_TASK PROMPT_
Your task is to transcribe the data in full.

::: DATA SEGMENT

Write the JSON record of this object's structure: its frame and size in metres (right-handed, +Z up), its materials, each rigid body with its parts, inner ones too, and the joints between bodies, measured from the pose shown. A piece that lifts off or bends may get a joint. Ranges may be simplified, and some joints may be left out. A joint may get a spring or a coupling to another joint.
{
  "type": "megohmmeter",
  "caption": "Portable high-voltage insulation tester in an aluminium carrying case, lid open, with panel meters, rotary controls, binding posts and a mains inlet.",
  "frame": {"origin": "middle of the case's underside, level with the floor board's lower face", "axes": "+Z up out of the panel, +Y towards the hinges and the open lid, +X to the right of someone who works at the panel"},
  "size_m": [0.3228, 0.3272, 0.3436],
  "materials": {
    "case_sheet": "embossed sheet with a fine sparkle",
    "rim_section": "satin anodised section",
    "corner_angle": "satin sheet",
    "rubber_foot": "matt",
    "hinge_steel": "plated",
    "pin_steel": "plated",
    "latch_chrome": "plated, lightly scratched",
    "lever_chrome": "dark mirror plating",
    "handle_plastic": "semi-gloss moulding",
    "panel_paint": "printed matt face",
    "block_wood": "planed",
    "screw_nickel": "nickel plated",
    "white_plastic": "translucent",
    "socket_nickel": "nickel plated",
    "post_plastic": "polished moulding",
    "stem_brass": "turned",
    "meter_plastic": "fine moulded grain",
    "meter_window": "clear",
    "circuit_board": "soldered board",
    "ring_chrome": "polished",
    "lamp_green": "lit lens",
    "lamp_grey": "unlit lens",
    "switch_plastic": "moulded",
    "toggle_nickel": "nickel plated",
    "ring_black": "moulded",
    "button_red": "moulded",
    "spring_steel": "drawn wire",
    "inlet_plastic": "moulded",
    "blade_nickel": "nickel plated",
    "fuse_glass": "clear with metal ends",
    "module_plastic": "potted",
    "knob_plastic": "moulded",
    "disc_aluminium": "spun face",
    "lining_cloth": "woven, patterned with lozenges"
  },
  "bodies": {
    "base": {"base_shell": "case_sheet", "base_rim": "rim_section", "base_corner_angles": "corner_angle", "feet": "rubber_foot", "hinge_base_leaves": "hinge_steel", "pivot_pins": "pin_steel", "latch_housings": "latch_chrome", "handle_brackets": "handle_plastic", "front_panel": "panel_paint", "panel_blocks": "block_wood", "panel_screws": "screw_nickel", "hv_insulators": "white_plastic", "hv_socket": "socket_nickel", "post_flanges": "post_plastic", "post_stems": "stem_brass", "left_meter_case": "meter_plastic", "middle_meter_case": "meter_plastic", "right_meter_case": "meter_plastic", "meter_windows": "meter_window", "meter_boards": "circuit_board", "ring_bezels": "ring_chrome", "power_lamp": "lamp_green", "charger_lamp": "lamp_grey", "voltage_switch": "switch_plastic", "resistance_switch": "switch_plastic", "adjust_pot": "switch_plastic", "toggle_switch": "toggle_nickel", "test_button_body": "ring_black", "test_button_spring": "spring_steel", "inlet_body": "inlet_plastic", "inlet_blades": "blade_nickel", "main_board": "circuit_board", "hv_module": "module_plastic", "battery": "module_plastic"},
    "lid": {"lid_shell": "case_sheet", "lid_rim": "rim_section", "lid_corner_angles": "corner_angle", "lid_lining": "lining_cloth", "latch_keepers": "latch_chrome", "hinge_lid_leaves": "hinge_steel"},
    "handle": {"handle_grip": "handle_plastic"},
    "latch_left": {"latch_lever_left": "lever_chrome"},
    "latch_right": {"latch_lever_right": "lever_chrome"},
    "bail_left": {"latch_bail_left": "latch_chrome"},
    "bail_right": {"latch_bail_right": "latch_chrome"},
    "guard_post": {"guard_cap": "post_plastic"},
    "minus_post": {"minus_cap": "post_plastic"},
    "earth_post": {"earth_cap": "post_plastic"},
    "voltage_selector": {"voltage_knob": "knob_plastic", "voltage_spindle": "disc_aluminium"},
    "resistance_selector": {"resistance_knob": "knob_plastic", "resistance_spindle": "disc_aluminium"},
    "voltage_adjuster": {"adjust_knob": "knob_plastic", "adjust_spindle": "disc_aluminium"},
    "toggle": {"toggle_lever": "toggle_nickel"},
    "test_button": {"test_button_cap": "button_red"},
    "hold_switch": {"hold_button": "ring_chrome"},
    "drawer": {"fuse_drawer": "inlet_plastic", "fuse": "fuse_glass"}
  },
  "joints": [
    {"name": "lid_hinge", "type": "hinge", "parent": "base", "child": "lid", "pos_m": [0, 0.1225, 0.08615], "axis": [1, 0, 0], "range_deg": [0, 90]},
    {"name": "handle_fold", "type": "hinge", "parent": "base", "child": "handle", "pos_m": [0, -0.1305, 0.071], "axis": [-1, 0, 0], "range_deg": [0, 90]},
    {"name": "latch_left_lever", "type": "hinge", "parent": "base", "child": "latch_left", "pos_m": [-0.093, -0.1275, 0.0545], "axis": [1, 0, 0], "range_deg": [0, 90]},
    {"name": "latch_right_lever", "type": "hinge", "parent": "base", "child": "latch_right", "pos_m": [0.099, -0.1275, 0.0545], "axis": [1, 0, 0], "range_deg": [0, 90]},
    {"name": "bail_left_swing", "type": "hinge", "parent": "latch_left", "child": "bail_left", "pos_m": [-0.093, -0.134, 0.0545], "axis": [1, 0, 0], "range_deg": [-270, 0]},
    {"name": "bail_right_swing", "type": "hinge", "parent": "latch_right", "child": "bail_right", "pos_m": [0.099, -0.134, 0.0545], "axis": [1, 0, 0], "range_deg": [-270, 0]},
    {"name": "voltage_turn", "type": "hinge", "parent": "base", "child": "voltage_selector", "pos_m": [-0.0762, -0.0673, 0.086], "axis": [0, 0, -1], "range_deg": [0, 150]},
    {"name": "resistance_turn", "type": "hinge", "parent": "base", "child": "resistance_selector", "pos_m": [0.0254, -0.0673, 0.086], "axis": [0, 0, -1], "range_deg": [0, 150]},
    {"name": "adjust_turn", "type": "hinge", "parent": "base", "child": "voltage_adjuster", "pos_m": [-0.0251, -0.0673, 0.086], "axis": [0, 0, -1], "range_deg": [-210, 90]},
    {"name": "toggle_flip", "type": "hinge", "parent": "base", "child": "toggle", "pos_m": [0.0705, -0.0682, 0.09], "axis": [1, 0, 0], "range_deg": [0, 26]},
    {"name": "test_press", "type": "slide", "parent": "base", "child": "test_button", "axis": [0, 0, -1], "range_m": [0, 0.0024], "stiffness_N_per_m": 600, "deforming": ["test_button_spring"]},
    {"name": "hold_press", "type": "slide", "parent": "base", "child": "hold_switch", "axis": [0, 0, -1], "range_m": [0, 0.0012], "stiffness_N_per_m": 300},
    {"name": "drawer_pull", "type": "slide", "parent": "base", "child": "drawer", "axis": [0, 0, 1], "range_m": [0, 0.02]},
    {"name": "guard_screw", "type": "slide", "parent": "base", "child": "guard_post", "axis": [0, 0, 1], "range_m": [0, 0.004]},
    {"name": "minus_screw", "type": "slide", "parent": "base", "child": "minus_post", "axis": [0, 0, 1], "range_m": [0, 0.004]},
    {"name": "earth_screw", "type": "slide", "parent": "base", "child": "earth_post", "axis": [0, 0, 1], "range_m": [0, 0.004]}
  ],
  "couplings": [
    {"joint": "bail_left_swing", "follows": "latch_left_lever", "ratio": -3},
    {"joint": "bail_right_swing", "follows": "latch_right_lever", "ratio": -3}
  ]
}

::::::

_THE OUTPUT_
Write the JSON record of this object's structure: its frame and size in metres (right-handed, +Z up), its materials, each rigid body with its parts, inner ones too, and the joints between bodies, measured from the pose shown. A piece that lifts off or bends may get a joint. Ranges may be simplified, and some joints may be left out. A joint may get a spring or a coupling to another joint.
{
  "type": "megohmmeter",
  "caption": "Portable high-voltage insulation tester in an aluminium carrying case, lid open, with panel meters, rotary controls, binding posts and a mains inlet.",
  "frame": {"origin": "middle of the case's underside, level with the floor board's lower face", "axes": "+Z up out of the panel, +Y towards the hinges and the open lid, +X to the right of someone who works at the panel"},
  "size_m": [0.3228, 0.3272, 0.3436],
  "materials": {
    "case_sheet": "embossed sheet with a fine sparkle",
    "rim_section": "satin anodised section",
    "corner_angle": "satin sheet",
    "rubber_foot": "matt",
    "hinge_steel": "plated",
    "pin_steel": "plated",
    "latch_chrome": "plated, lightly scratched",
    "lever_chrome": "dark mirror plating",
    "handle_plastic": "semi-gloss moulding",
    "panel_paint": "printed matt face",
    "block_wood": "planed",
    "screw_nickel": "nickel plated",
    "white_plastic": "translucent",
    "socket_nickel": "nickel plated",
    "post_plastic": "polished moulding",
    "stem_brass": "turned",
    "meter_plastic": "fine moulded grain",
    "meter_window": "clear",
    "circuit_board": "soldered board",
    "ring_chrome": "polished",
    "lamp_green": "lit lens",
    "lamp_grey": "unlit lens",
    "switch_plastic": "moulded",
    "toggle_nickel": "nickel plated",
    "ring_black": "moulded",
    "button_red": "moulded",
    "spring_steel": "drawn wire",
    "inlet_plastic": "moulded",
    "blade_nickel": "nickel plated",
    "fuse_glass": "clear with metal ends",
    "module_plastic": "potted",
    "knob_plastic": "moulded",
    "disc_aluminium": "spun face",
    "lining_cloth": "woven, patterned with lozenges"
  },
  "bodies": {
    "base": {"base_shell": "case_sheet", "base_rim": "rim_section", "base_corner_angles": "corner_angle", "feet": "rubber_foot", "hinge_base_leaves": "hinge_steel", "pivot_pins": "pin_steel", "latch_housings": "latch_chrome", "handle_brackets": "handle_plastic", "front_panel": "panel_paint", "panel_blocks": "block_wood", "panel_screws": "screw_nickel", "hv_insulators": "white_plastic", "hv_socket": "socket_nickel", "post_flanges": "post_plastic", "post_stems": "stem_brass", "left_meter_case": "meter_plastic", "middle_meter_case": "meter_plastic", "right_meter_case": "meter_plastic", "meter_windows": "meter_window", "meter_boards": "circuit_board", "ring_bezels": "ring_chrome", "power_lamp": "lamp_green", "charger_lamp": "lamp_grey", "voltage_switch": "switch_plastic", "resistance_switch": "switch_plastic", "adjust_pot": "switch_plastic", "toggle_switch": "toggle_nickel", "test_button_body": "ring_black", "test_button_spring": "spring_steel", "inlet_body": "inlet_plastic", "inlet_blades": "blade_nickel", "main_board": "circuit_board", "hv_module": "module_plastic", "battery": "module_plastic"},
    "lid": {"lid_shell": "case_sheet", "lid_rim": "rim_section", "lid_corner_angles": "corner_angle", "lid_lining": "lining_cloth", "latch_keepers": "latch_chrome", "hinge_lid_leaves": "hinge_steel"},
    "handle": {"handle_grip": "handle_plastic"},
    "latch_left": {"latch_lever_left": "lever_chrome"},
    "latch_right": {"latch_lever_right": "lever_chrome"},
    "bail_left": {"latch_bail_left": "latch_chrome"},
    "bail_right": {"latch_bail_right": "latch_chrome"},
    "guard_post": {"guard_cap": "post_plastic"},
    "minus_post": {"minus_cap": "post_plastic"},
    "earth_post": {"earth_cap": "post_plastic"},
    "voltage_selector": {"voltage_knob": "knob_plastic", "voltage_spindle": "disc_aluminium"},
    "resistance_selector": {"resistance_knob": "knob_plastic", "resistance_spindle": "disc_aluminium"},
    "voltage_adjuster": {"adjust_knob": "knob_plastic", "adjust_spindle": "disc_aluminium"},
    "toggle": {"toggle_lever": "toggle_nickel"},
    "test_button": {"test_button_cap": "button_red"},
    "hold_switch": {"hold_button": "ring_chrome"},
    "drawer": {"fuse_drawer": "inlet_plastic", "fuse": "fuse_glass"}
  },
  "joints": [
    {"name": "lid_hinge", "type": "hinge", "parent": "base", "child": "lid", "pos_m": [0, 0.1225, 0.08615], "axis": [1, 0, 0], "range_deg": [0, 90]},
    {"name": "handle_fold", "type": "hinge", "parent": "base", "child": "handle", "pos_m": [0, -0.1305, 0.071], "axis": [-1, 0, 0], "range_deg": [0, 90]},
    {"name": "latch_left_lever", "type": "hinge", "parent": "base", "child": "latch_left", "pos_m": [-0.093, -0.1275, 0.0545], "axis": [1, 0, 0], "range_deg": [0, 90]},
    {"name": "latch_right_lever", "type": "hinge", "parent": "base", "child": "latch_right", "pos_m": [0.099, -0.1275, 0.0545], "axis": [1, 0, 0], "range_deg": [0, 90]},
    {"name": "bail_left_swing", "type": "hinge", "parent": "latch_left", "child": "bail_left", "pos_m": [-0.093, -0.134, 0.0545], "axis": [1, 0, 0], "range_deg": [-270, 0]},
    {"name": "bail_right_swing", "type": "hinge", "parent": "latch_right", "child": "bail_right", "pos_m": [0.099, -0.134, 0.0545], "axis": [1, 0, 0], "range_deg": [-270, 0]},
    {"name": "voltage_turn", "type": "hinge", "parent": "base", "child": "voltage_selector", "pos_m": [-0.0762, -0.0673, 0.086], "axis": [0, 0, -1], "range_deg": [0, 150]},
    {"name": "resistance_turn", "type": "hinge", "parent": "base", "child": "resistance_selector", "pos_m": [0.0254, -0.0673, 0.086], "axis": [0, 0, -1], "range_deg": [0, 150]},
    {"name": "adjust_turn", "type": "hinge", "parent": "base", "child": "voltage_adjuster", "pos_m": [-0.0251, -0.0673, 0.086], "axis": [0, 0, -1], "range_deg": [-210, 90]},
    {"name": "toggle_flip", "type": "hinge", "parent": "base", "child": "toggle", "pos_m": [0.0705, -0.0682, 0.09], "axis": [1, 0, 0], "range_deg": [0, 26]},
    {"name": "test_press", "type": "slide", "parent": "base", "child": "test_button", "axis": [0, 0, -1], "range_m": [0, 0.0024], "stiffness_N_per_m": 600, "deforming": ["test_button_spring"]},
    {"name": "hold_press", "type": "slide", "parent": "base", "child": "hold_switch", "axis": [0, 0, -1], "range_m": [0, 0.0012], "stiffness_N_per_m": 300},
    {"name": "drawer_pull", "type": "slide", "parent": "base", "child": "drawer", "axis": [0, 0, 1], "range_m": [0, 0.02]},
    {"name": "guard_screw", "type": "slide", "parent": "base", "child": "guard_post", "axis": [0, 0, 1], "range_m": [0, 0.004]},
    {"name": "minus_screw", "type": "slide", "parent": "base", "child": "minus_post", "axis": [0, 0, 1], "range_m": [0, 0.004]},
    {"name": "earth_screw", "type": "slide", "parent": "base", "child": "earth_post", "axis": [0, 0, 1], "range_m": [0, 0.004]}
  ],
  "couplings": [
    {"joint": "bail_left_swing", "follows": "latch_left_lever", "ratio": -3},
    {"joint": "bail_right_swing", "follows": "latch_right_lever", "ratio": -3}
  ]
}